A regional survey published by the ASEAN Studies Centre at the ISEAS-Yusof Ishak Institute showed India's standing has improved greatly among Southeast Asian nations, despite its neutral stance in Russia's war against Ukraine.
"India is the third top option for the region in hedging against the uncertainties of the US-China rivalry. Its ranking more than doubled from the last spot in 2022 to the third spot this year," said ISEAS's Lin, one of the authors of the survey.
'A way out'
Observers say that New Delhi also offers "a way out" for countries that seek to remain neutral in the U.S.-China conflict.
"India is not a camp follower of either side," said Pant from New Delhi's Observer Research Foundation. "It continues to maintain a very independent streak in its foreign policy, which suits a large number of Southeast Asian countries."

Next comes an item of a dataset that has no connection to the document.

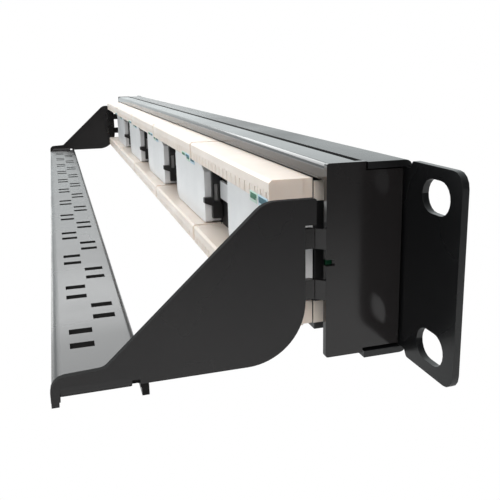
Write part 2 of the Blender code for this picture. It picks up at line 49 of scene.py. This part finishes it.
# ---- Camera, as fitted to the 19-inch standard ----------------------------------
CAMERA_PLACE = Vector((-0.3424, 0.0721, 0.0406))
CAMERA_RIGHT = Vector((-0.30437, -0.95244, -0.01483))
CAMERA_DOWN = Vector((-0.20885, 0.08192, -0.97451))
CAMERA_LENS = 46.74
CAMERA_SHIFT = (-0.0260, -0.0582)


def camera():
    data = bpy.data.cameras.new("camera")
    data.sensor_width = 36.0
    data.lens = CAMERA_LENS
    data.shift_x, data.shift_y = CAMERA_SHIFT
    data.clip_start = 0.005
    made = bpy.data.objects.new("camera", data)
    bpy.context.scene.collection.objects.link(made)
    right = CAMERA_RIGHT.normalized()
    back = right.cross(-CAMERA_DOWN).normalized()
    up = back.cross(right)
    turn = Matrix((right, up, back)).transposed().to_4x4()
    made.matrix_world = Matrix.Translation(CAMERA_PLACE) @ turn
    bpy.context.scene.camera = made


camera()


# ---- Materials ---------------------------------------------------------------------
def new_material(name, colour, roughness, metallic=0.0, specular=0.5):
    made = bpy.data.materials.new(name)
    made.use_nodes = True
    shader = made.node_tree.nodes["Principled BSDF"]
    shader.inputs["Base Color"].default_value = (*colour, 1.0)
    shader.inputs["Roughness"].default_value = roughness
    shader.inputs["Metallic"].default_value = metallic
    shader.inputs["Specular IOR Level"].default_value = specular
    return made, made.node_tree, shader


def noise(tree, scale, detail=2.0, stretch=(1, 1, 1)):
    place = tree.nodes.new("ShaderNodeTexCoord")
    spread = tree.nodes.new("ShaderNodeMapping")
    spread.inputs["Scale"].default_value = stretch
    made = tree.nodes.new("ShaderNodeTexNoise")
    made.inputs["Scale"].default_value = scale
    made.inputs["Detail"].default_value = detail
    tree.links.new(place.outputs["Object"], spread.inputs["Vector"])
    tree.links.new(spread.outputs["Vector"], made.inputs["Vector"])
    return made.outputs["Fac"]


def ramp(tree, source, low, high, low_at=0.35, high_at=0.65):
    made = tree.nodes.new("ShaderNodeValToRGB")
    made.color_ramp.elements[0].position = low_at
    made.color_ramp.elements[1].position = high_at
    made.color_ramp.elements[0].color = (*low, 1.0)
    made.color_ramp.elements[1].color = (*high, 1.0)
    tree.links.new(source, made.inputs["Fac"])
    return made.outputs["Color"]


def bump(tree, shader, height, strength, distance):
    made = tree.nodes.new("ShaderNodeBump")
    made.inputs["Strength"].default_value = strength
    made.inputs["Distance"].default_value = distance
    tree.links.new(height, made.inputs["Height"])
    tree.links.new(made.outputs["Normal"], shader.inputs["Normal"])


def larger(tree, source, limit):
    """1 where a number lies further from zero than the limit, else 0."""
    size = tree.nodes.new("ShaderNodeMath")
    size.operation = "ABSOLUTE"
    tree.links.new(source, size.inputs[0])
    made = tree.nodes.new("ShaderNodeMath")
    made.operation = "GREATER_THAN"
    made.inputs[1].default_value = limit
    tree.links.new(size.outputs[0], made.inputs[0])
    return made.outputs[0]


def sheared_edges(tree):
    """1 on the cut edges of the bar's sheet, round its arms and inside its tie slots, where
    painted shade goes.
    """
    place = tree.nodes.new("ShaderNodeTexCoord")
    where = tree.nodes.new("ShaderNodeSeparateXYZ")
    tree.links.new(place.outputs["Object"], where.inputs["Vector"])
    facing = tree.nodes.new("ShaderNodeNewGeometry")
    turned = tree.nodes.new("ShaderNodeSeparateXYZ")
    tree.links.new(facing.outputs["Normal"], turned.inputs["Vector"])
    unlike = tree.nodes.new("ShaderNodeMath")
    unlike.operation = "COMPARE"
    tree.links.new(larger(tree, where.outputs["X"], ARM_INSIDE), unlike.inputs[0])
    tree.links.new(larger(tree, turned.outputs["X"], SIDEWAYS), unlike.inputs[1])
    unlike.inputs[2].default_value = 0.5
    edges = tree.nodes.new("ShaderNodeMath")
    edges.operation = "SUBTRACT"
    edges.inputs[0].default_value = 1.0
    tree.links.new(unlike.outputs[0], edges.inputs[1])
    return edges.outputs[0]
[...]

While China remained the most influential and strategic power in Southeast Asia, its standing has diminished, the Southeast Asia survey from February showed.
China continues to be regarded as the most influential economic power by 59.9% of the respondents. However, its influence has declined significantly from 76.7% in 2022, as countries grew more wary of Beijing.
For several states that "most distrust China in the region — namely the Philippines, Vietnam, Indonesia, and Singapore," India is "an additional partner to help counter Beijing," noted Rand's Grossman.
Still, New Delhi's latest moves to deepen regional ties won't go unnoticed by Chinese leaders, analysts noted.
China will be "cautious" about the developments, said Lin from ISEAS. "India's growing influence in Southeast Asia and enhanced defense cooperation," among other issues "will cause unease in Beijing," she added.
Pant noted: "China will be watching this carefully and sending its own messages out."
But given Southeast Asia "is a central pillar to India's own Indo-Pacific strategy," that will not deter New Delhi," he added. "India's push into the region will only continue to gather momentum."